Firstly, a report from the Financial Stability Board (FSB) underlined the link between financial consumer protection and financial stability and made three proposals – the establishment of a new international body for financial supervisors, work on institutional arrangements for national supervisors and regulators, and strengthening of the tools available to supervisors.
Secondly, the development by a G20/OECD taskforce of a set of high level principles for financial consumer protection which are now being further developed through ‘effective approaches’ for their implementation.
Consumers International played an important part in these developments, campaigning for the work to begin and contributing to the work of the FSB and G20 / OECD taskforce through the development of our own CI recommendations to the G20, detailed responses to written drafts and consultations with members.
So, five years on from the G20’s commitment that “all financial markets, products and participants would be regulated or subject to oversight, as appropriate to their circumstances”, what remains to be done at the international level to ensure consumers of financial services are properly protected?
CI would suggest three broad priorities for this year.
Firstly, the G20 must ensure that the work they have started is completed with haste. Banking scandals continue to undermine consumers trust in financial service providers and in the midst of reforms in several countries it is important that governments and regulators have clear guidance from internationally agreed standards.
However there has been a worrying loss of momentum over the last few months, particularly in comparison to the progress made during 2011.
Therefore it’s important that all G20 countries now contribute the necessary time and resources to ensure that the international commitments they have made are met quickly and according to a clear timetable.
Secondly, alongside accountability for the commitments the G20 have made, there should also be transparency.
An open and modern process should be a given, but if you look for information about the work that is being done by the G20 on financial consumer protection - it is hard, if not impossible, to find.
Greater transparency will not only lead to better results but will also help to push the process forward as more national agencies and organisations are aware of what is being done.

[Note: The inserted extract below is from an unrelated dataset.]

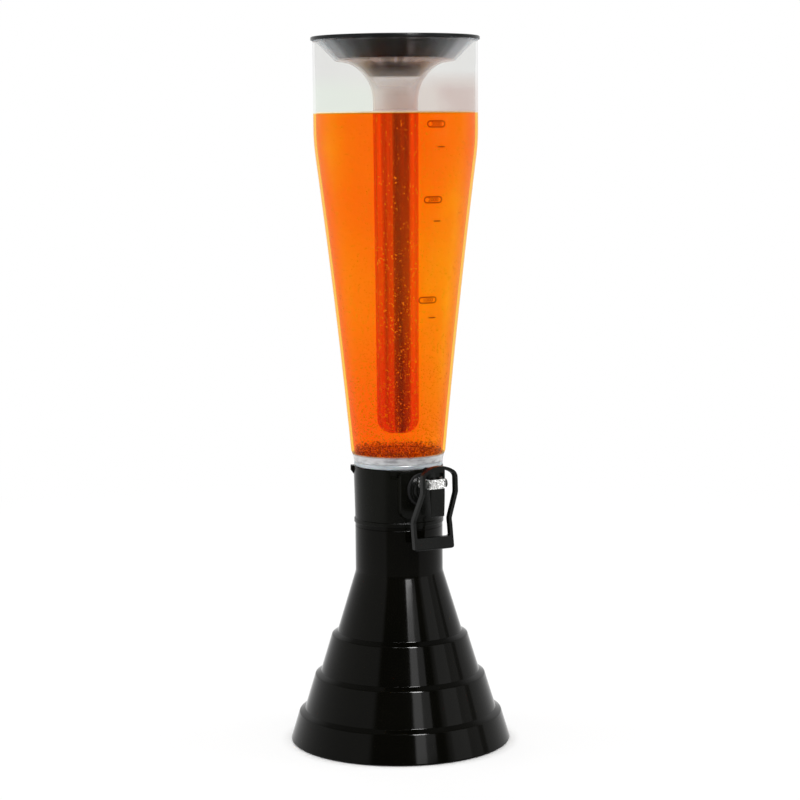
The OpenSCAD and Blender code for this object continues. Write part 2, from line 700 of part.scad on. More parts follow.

Finally, this is important work and should not end when the papers are written and the reports sent out to national capitals.
The G20 have committed to implement the financial consumer protection principles in their jurisdictions and this should be monitored through a peer review process that will demonstrate impact and enable all countries to continue to learn lessons from what has been done.
Of course this is by no means all that needs to be done. Real challenges remain in the design and implementation of policies at the national level, but if these international processes move along at pace and deliver strong results, they can provide the support that is needed for this urgent national work.